A Fès, au Maroc se déroule depuis lundi un colloque international sur Dialogue des civilisations. Il est organisé conjointement par l’OIF, l’UNESCO et l’ISECO en partenariat avec le Royaume du Maroc. Plusieurs tables rondes ont eu lieu à cette conférence. L’une, consacrée à » Religions et Médias, » est intitulée : La question religieuse est-elle une actualité comme une autre ? Comment la traiter ? Elle a été animée par El Hadj Mahamane Hamèye CISSE, directeur du Scorpion.
Voici un extrait.
La religion et les médias, c’est comme médias et société.
Car la religion a toujours traversé la société et les medias. Le traitement que ces derniers réservent à la religion peut conforter ou négativer son humanisme, sa tolérance j’allais dire sa forte civilité vue sous l’angle du culte du savoir vivre ensemble.
Au Mali par exemple, les médias couvrent l’actualité religieuse et se consacrent même au traitement des préceptes et autres doctrines religieuses.
Ainsi, vous avez des radios et des journaux qui consacrent des chroniques, des débats, des dossiers et autres magazines et enquêtes sur les religions chrétienne et musulmane essentiellement.
Il faut toutefois reconnaitre que le Mali tout en étant une république laïque reste très respectueux des religions et coutumes, surtout les deux religions prises en compte par les institutions.
Ainsi, les fêtes chrétiennes et musulmanes sont reconnues et consacrées par la république.
De même que les medias de service public les traitent de manière équitable et leur réserve des émissions spéciales.
Dans les années 80 jusqu’à la révolution de mars 1991 qui instaura la démocratie au Mali, le pays intellectuel et institutionnel est généralement toute ouie au discours (prononcé à l’occasion de la Saint Sylvestre et pendant les cérémonies de présentations des vœux au chef de l’Etat) de l’Archevêque de Bamako, Mgr Luc Sangaré tant il peint et présente objectivement la situation sociopolitique et économique assortie de recommandations sages et partagées.
Les années 2000 ont vu les musulmans s’intéresser de plus en plus à la politique. Le point culminant a été le soutien clair d’un leader religieux et sa confrérie et d’une association de jeunes musulmans (Sabati) au candidat du RPM à l’élection présidentielle 2013. C’est ce candidat qui a du reste gagné la présidentielle.
Aussi, vous avez des associations de journalistes chrétiens et des journalistes spécialisés en questions religieuses notamment musulmanes dans plusieurs médias maliens : de l’audiovisuel à la presse en ligne en passant par la presse écrite.
S’agissant de la couverture et du traitement des questions religieuses l’on peut déjà retenir le temps d’antennes qui leur sont consacrés par les services de stations radios télévisions publiques en plus des couvertures factuelles.
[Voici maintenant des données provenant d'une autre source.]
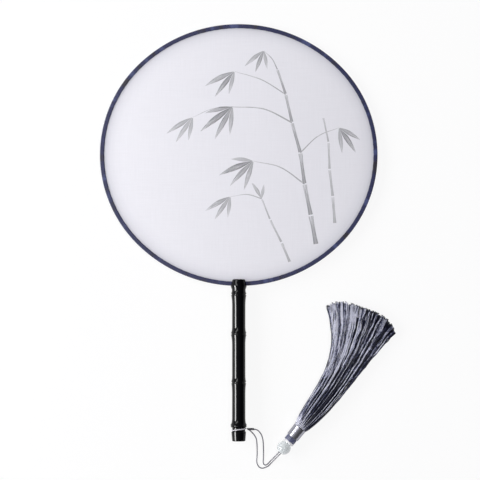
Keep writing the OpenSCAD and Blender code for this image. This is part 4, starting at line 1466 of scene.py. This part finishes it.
class FAN_OT_hidden_pieces(bpy.types.Operator):
    """Gives the CAD pieces that stay in use their materials"""
    bl_idname = "silk_fan.hidden_pieces"
    bl_label = "Hoop, pins and core"

    def execute(self, context):
        cord = settings("cord")
        finishes = {
            "rim_hoop": finish("split bamboo", split_bamboo),
            "fork_pins": finish("black lacquer", black_lacquer),
            "core_cord": finish("rayon cord", rayon_cord, cord.colour),
            # Painted shade: the stopper knot takes the knot's darker copy of the cord
            "stopper_knot": finish("rayon cord, painted darker", rayon_cord, cord.knot_painted_shade),
            "neck_winding": finish("rayon thread", rayon_thread)}
        for node, material in finishes.items():
            for slot in frame["nodes"][node].material_slots:
                slot.material = material
        return {"FINISHED"}


class FAN_PT_panel(bpy.types.Panel):
    """Lists the makers of the fan's pieces"""
    bl_label = "Silk fan"
    bl_idname = "FAN_PT_panel"
    bl_space_type = "VIEW_3D"
    bl_region_type = "UI"
    bl_category = "Silk fan"

    def draw(self, context):
        for operator in OPERATORS:
            self.layout.operator(operator.bl_idname)
        for name, _ in GROUPS:
            box = self.layout.box()
            group = settings(name)
            for field in group.__annotations__:
                box.prop(group, field)


GROUPS = [("studio", StudioSettings), ("face", FaceSettings), ("handle", HandleSettings),
          ("cord", CordSettings), ("tassel", TasselSettings)]
OPERATORS = [FAN_OT_stage, FAN_OT_fittings, FAN_OT_cords, FAN_OT_handle, FAN_OT_face,
             FAN_OT_skirt, FAN_OT_hidden_pieces]


def register():
    for kind in [group for _, group in GROUPS] + OPERATORS + [FAN_PT_panel]:
        bpy.utils.register_class(kind)
    for name, group in GROUPS:
        setattr(bpy.types.Scene, "silk_fan_" + name, bpy.props.PointerProperty(type=group))


def unregister():
    for name, _ in GROUPS:
        delattr(bpy.types.Scene, "silk_fan_" + name)
    for kind in reversed([group for _, group in GROUPS] + OPERATORS + [FAN_PT_panel]):
        bpy.utils.unregister_class(kind)


def main():
    register()
    bpy.ops.silk_fan.stage()
    bpy.ops.silk_fan.fittings()
    bpy.ops.silk_fan.cords()
    bpy.ops.silk_fan.handle()
    bpy.ops.silk_fan.face()
    bpy.ops.silk_fan.skirt()
    bpy.ops.silk_fan.hidden_pieces()


if __name__ == "__main__":
    main()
Il en est ainsi dans plusieurs radios privées en plus des radios confessionnelles qui consacrent l’essentiel de leur émission à la religion.
Pour la religion musulmane au Mali et la montée des islamistes qui y a vite pris corps l’on peut se demander si le traitement ou la manière de couvrir la religion n’y est pour quelque chose. Tout en répondant par non, il n’est tout de même superfétatoire de rappeler que la précarité a été un terreau favorable que AQMI et autres narco-djihadistes ont exploité. Tout comme la collusion des pouvoirs publics de l’époque avec ces milieux ont aussi fait le lit à ce qu’on a vécu au Mali. Les négociations directes ou indirectes avec la nébuleuse AQMI pour la libération des otages et l’avion cargo de drogue calciné dans le nord Mali sont passés par là.
Il est toutefois bon de rappeler qu’au Mali la religion musulmane a été généralement perçue sous l’angle de l’humanisme, de la tolérance et de la solidarité. Musulmane jusqu’à 90% (selon certaines sources), la population malienne à l’instar des principaux Imams et autres prêcheurs de même que les principales associations islamiques dont le Haut Conseil Islamique (HCIM), la plus importante ont toujours prêché et montré l’islam comme creuset d’humanisme et de solidarité, fondé sur la tolérance et la compréhension mutuelle.
Les radios qui ont la plus grande audience ont toujours traité l’information sous cet angle.
Ainsi, on peut (juste pour la gouverne des confrères) préciser que les djihadistes islamistes qui ont sévi dans le nord du Mali en 2012 ont pris pour principales cibles les médias notamment les radios qu’ils ont saccagés et détruits lorsqu’ils ne les ont pas transformés en outils de propagande. Ce qui corrobore que les médias maliens en tout cas n’étaient pas leurs alliés- loin s’en faut. Somme toute ce fut là un épisode triste sur lequel nous reviendrons les débats édifieront davantage.